[START]

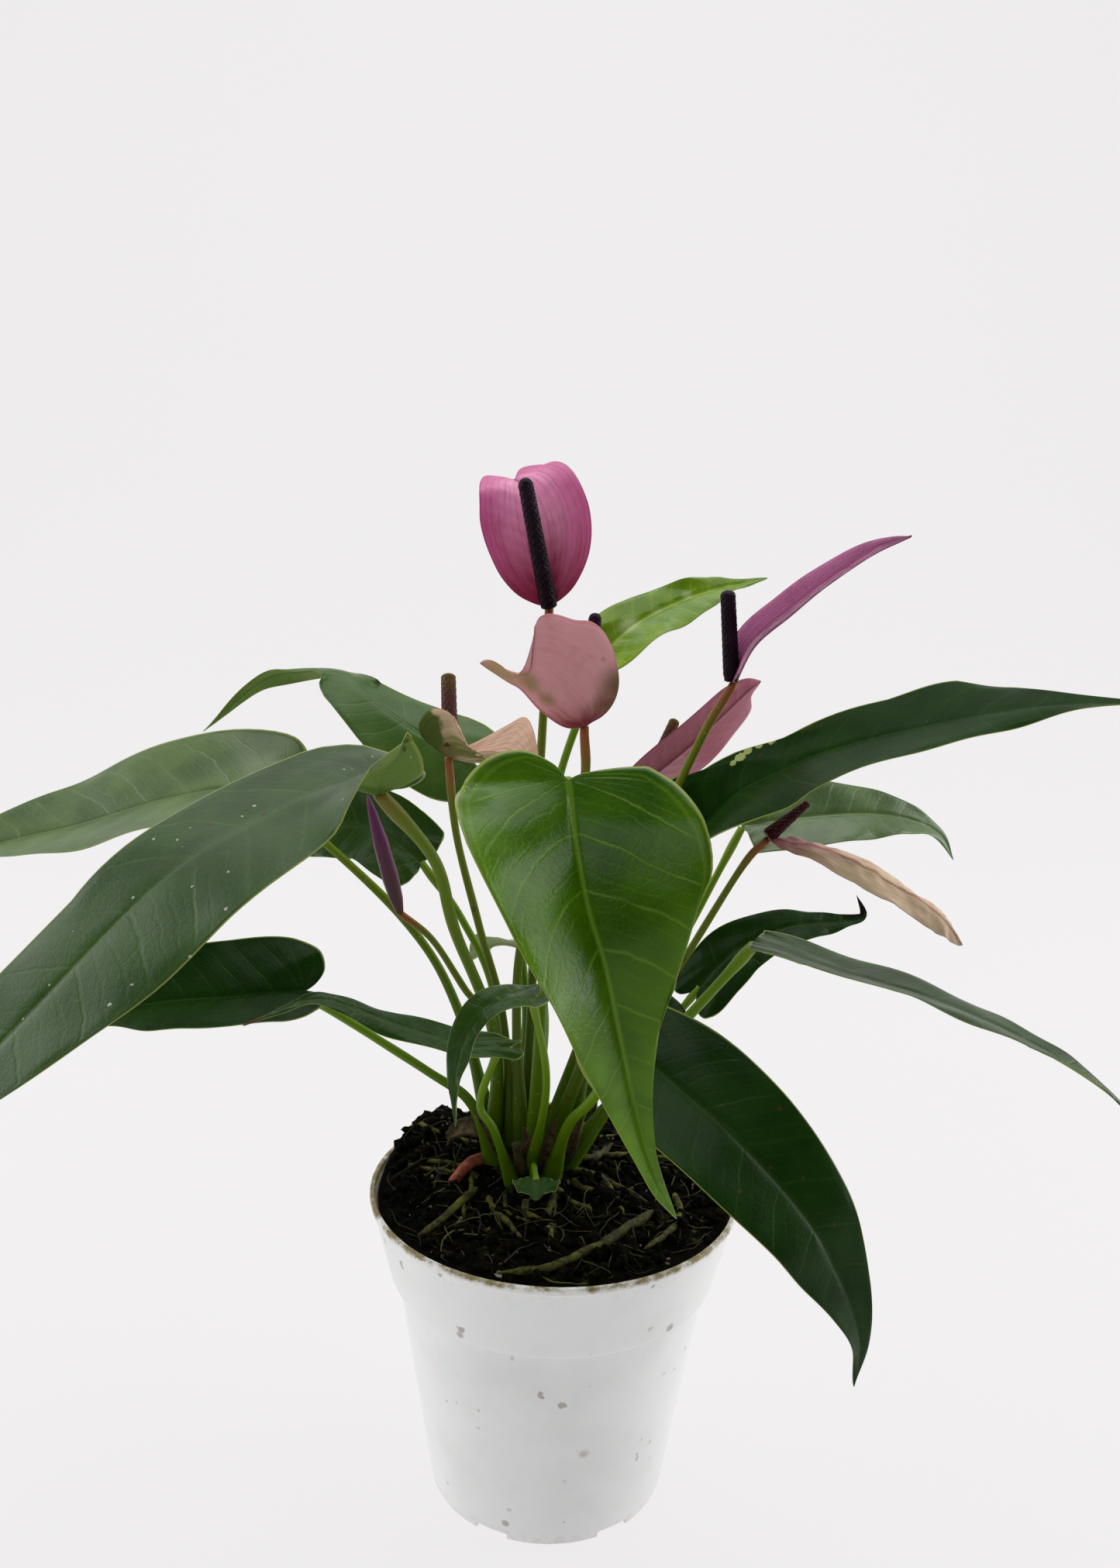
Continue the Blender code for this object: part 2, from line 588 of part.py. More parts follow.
def add_leaves():
    leaf_green = material("Leaf", LEAF_GREEN, 0.35)
    bright_green = material("Front leaf", BRIGHT_GREEN, 0.3)
    stalk_green = material("Petiole", PETIOLE_GREEN, 0.45)
    for name, row in LEAVES.items():
        blade = Blade(row, LEAF_OUTLINE)
        add_blade(f"leaf_{name}", blade, bright_green if name == "front" else leaf_green)
        end = blade.stalk_end(row["via"][-1], row["stalk"][1] / 2, -1)
        add_stalk(f"petiole_{name}", row, end, stalk_green)


def add_flowers():
    dark = material("Spadix", SPADIX_PURPLE, 0.6)
    stalk_olive = material("Peduncle", PEDUNCLE_OLIVE, 0.45)
    for name, row in FLOWERS.items():
        blade = Blade(row, SPATHE_OUTLINE)
        add_blade(f"spathe_{name}", blade, material(f"Spathe {name}", row["colour"], 0.4))
        end = blade.stalk_end(row["via"][-1], row["stalk"][1] / 2, -1)
        add_stalk(f"peduncle_{name}", row, end, stalk_olive)
        start = blade.stalk_end(row["spadix"], row["spike"][0] / 2, 1, row.get("lift", 0.0))
        route = smooth_curve((start, above_rim(row["spadix"])), SPIKE_POINTS)
        add_rod(f"spadix_{name}", route, row["spike"], dark, blunt=True)


def add_bud():
    purple = material("Bud", BUD["colour"], 0.4)
    stalk_olive = material("Peduncle", PEDUNCLE_OLIVE, 0.45)
    base, tip = above_rim(BUD["base"]), above_rim(BUD["tip"])
    route = smooth_curve((base + unit(tip - base) * 2 * CLEARANCE, tip), SPIKE_POINTS)
    add_rod("bud", route, BUD["bud"], purple, blunt=True)
    add_stalk("peduncle_bud", BUD, base, stalk_olive)


def main():
    clear_scene()
    add_pot(material("Pot plastic", POT_WHITE, 0.4))
    add_soil(material("Soil", SOIL_BROWN, 0.95))
    add_crown(material("Rootstock", CROWN_BROWN, 0.8))
    for name, row in ROOTS.items():
        add_root(f"root_{name}", row, material("Root", ROOT_GREEN, 0.8))
    add_leaves()
    add_flowers()
    add_bud()


main()
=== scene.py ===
"""The looks of a potted anthurium: its leaves, stalks, flowers, roots, soil and pot, over its frame."""

from math import atan2, cos, hypot, pi, radians, sin, tau

import bmesh
import bpy
import numpy as np
from mathutils import Matrix, Vector, noise


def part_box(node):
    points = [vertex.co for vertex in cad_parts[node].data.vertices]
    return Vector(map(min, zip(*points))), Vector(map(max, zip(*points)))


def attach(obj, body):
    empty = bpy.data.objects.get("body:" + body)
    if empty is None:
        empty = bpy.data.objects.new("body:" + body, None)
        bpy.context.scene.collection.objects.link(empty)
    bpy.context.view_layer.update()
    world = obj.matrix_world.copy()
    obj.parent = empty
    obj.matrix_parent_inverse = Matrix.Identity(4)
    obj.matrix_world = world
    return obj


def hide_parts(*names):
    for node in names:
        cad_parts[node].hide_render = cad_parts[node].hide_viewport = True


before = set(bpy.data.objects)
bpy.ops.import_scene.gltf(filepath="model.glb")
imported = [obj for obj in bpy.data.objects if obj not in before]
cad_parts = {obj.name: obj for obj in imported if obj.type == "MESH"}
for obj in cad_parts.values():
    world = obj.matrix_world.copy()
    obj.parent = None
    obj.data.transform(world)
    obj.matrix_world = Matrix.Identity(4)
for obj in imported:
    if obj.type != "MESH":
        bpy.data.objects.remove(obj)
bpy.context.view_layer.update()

MM = 0.001
BODY = "root"
RIM_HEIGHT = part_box("pot")[1].z / MM
RIM_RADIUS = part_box("pot")[1].x / MM

# Pot, in millimetres. These repeat the CAD pot's sizes; only its rim is read from the frame.
FOOT_RADIUS = 34.4
COLLAR_HEIGHT = 24.2
COLLAR_RADIUS = 46.8
COLLAR_STEP = 2.2
POT_WALL = 1.4
DRAIN_NOTCHES = 6
DRAIN_SIZE = (5.2, 10.0, 4.4)
DRAIN_FIRST_HEADING = 244.0

# Soil and crown, in millimetres. The soil stands higher at its edge here than the CAD's does.
SOIL_EDGE_DROP = 1.6
MOUND_HEIGHT = 5.0
MOUND_SPREAD = 26.0
BANK_PLACE = (-36.0, 24.0)
BANK_HEIGHT = 7.5
BANK_SPREAD = 15.0
CROWN_PLACE = (-7.0, 8.0)
CROWN_RADIUS = 14.0
CROWN_HEIGHT = 6.0

FOLD_MIDDLE = 0.3
SIDE_VEINS = 9
LOBE_VEIN_ANGLE = radians(24)
SHEET_ROWS, SHEET_COLUMNS = 104, 57
MERGE_DISTANCE = 0.004 * MM

# Half outlines, from the notch at the stalk to the tip: across in half widths, along in lengths.
LEAF_OUTLINE = (
    (0.00, 0.00), (0.12, -0.05), (0.36, -0.09), (0.65, -0.075), (0.88, 0.00), (1.00, 0.14),
    (0.98, 0.28), (0.88, 0.43), (0.72, 0.57), (0.50, 0.70), (0.28, 0.81), (0.11, 0.92), (0.00, 1.00),
)
HEART_OUTLINE = (
    (0.00, 0.00), (0.12, -0.05), (0.36, -0.09), (0.65, -0.07), (0.88, 0.01), (1.00, 0.13),
    (0.92, 0.24), (0.73, 0.36), (0.53, 0.48), (0.37, 0.58), (0.25, 0.68), (0.15, 0.79),
    (0.07, 0.91), (0.00, 1.00),
)
HEART_SHOULDER = (
    (0.00, 0.00), (0.14, -0.03), (0.36, -0.03), (0.60, 0.015), (0.82, 0.085), (0.97, 0.18),
    (0.95, 0.27), (0.75, 0.37), (0.53, 0.48), (0.37, 0.58), (0.25, 0.68), (0.15, 0.79),
    (0.07, 0.91), (0.00, 1.00),
)
SPATHE_OUTLINE = (
    (0.00, 0.00), (0.25, 0.03), (0.55, 0.11), (0.80, 0.24), (0.95, 0.40), (1.00, 0.56),
    (0.93, 0.72), (0.72, 0.86), (0.40, 0.95), (0.14, 0.99), (0.00, 1.00),
)
SPATHE_LEFT_HUMP = (
    (0.00, 0.00), (0.25, 0.03), (0.55, 0.11), (0.80, 0.24), (0.95, 0.42), (1.00, 0.60),
    (0.96, 0.72), (0.87, 0.86), (0.71, 0.98), (0.49, 1.06), (0.24, 1.06), (0.00, 1.00),
)
SPATHE_RIGHT_HUMP = (
    (0.00, 0.00), (0.25, 0.03), (0.55, 0.11), (0.80, 0.24), (0.95, 0.40), (1.00, 0.56),
    (0.97, 0.69), (0.88, 0.83), (0.72, 0.95), (0.48, 1.05), (0.22, 1.07), (0.00, 1.00),
)
SPATHE_LANCE = (
    (0.00, 0.00), (0.45, 0.00), (0.78, 0.08), (0.96, 0.22), (1.00, 0.38), (0.94, 0.54),
    (0.78, 0.70), (0.55, 0.83), (0.28, 0.93), (0.00, 1.00),
)
SPATHE_ROSE = (
    (0.00, 0.00), (0.14, -0.10), (0.38, -0.17), (0.66, -0.14), (0.90, 0.00), (1.00, 0.20),
    (1.00, 0.42), (0.95, 0.60), (0.84, 0.76), (0.60, 0.88), (0.26, 0.95), (0.00, 1.00),
)
HOOD_NEAR = (
    (0.00, 0.00), (0.10, -0.12), (0.28, -0.20), (0.50, -0.22), (0.76, -0.16), (0.93, -0.04),
    (0.97, 0.14), (0.94, 0.30), (0.86, 0.41), (0.74, 0.46), (0.56, 0.48), (0.38, 0.50), (0.24, 0.56),
    (0.18, 0.66), (0.19, 0.76), (0.17, 0.86), (0.10, 0.94), (0.00, 1.00),
)
HOOD_FAR = (
    (0.00, 0.00), (0.12, -0.10), (0.35, -0.18), (0.65, -0.18), (0.90, -0.08), (1.00, 0.08),
    (0.95, 0.22), (0.75, 0.34), (0.50, 0.44), (0.32, 0.56), (0.24, 0.70), (0.18, 0.84),
    (0.09, 0.94), (0.00, 1.00),
)
DISH_FAR = (
    (0.00, 0.00), (0.12, 0.04), (0.26, 0.13), (0.50, 0.33), (0.80, 0.53), (1.00, 0.63),
    (1.00, 0.70), (0.80, 0.79), (0.50, 0.88), (0.22, 0.95), (0.00, 1.00),
)
DISH_NEAR = (
    (0.00, 0.00), (0.10, -0.14), (0.28, -0.28), (0.55, -0.36), (0.82, -0.33), (0.98, -0.22),
    (0.98, -0.08), (0.82, 0.02), (0.56, 0.09), (0.36, 0.16), (0.30, 0.30), (0.36, 0.50),
    (0.34, 0.70), (0.20, 0.88), (0.00, 1.00),
)

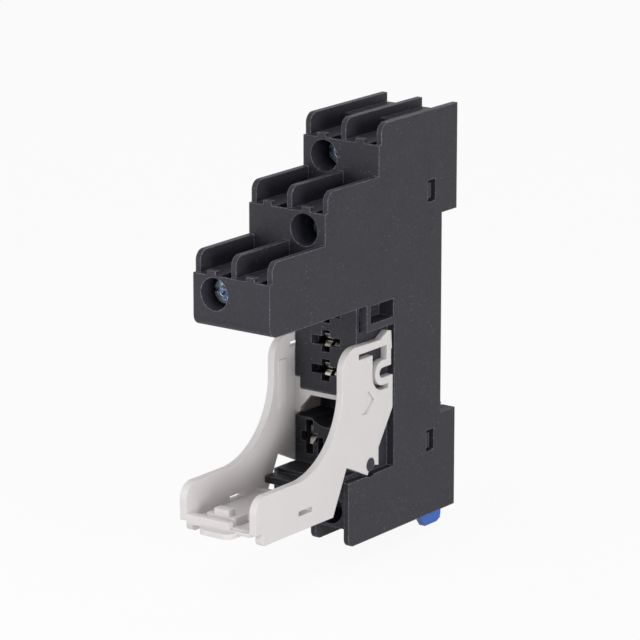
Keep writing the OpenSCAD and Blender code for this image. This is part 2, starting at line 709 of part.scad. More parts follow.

[END]

• Requirement: Check each line of these records for the string "None" and state only how many lines have it.

• Exercise result: 3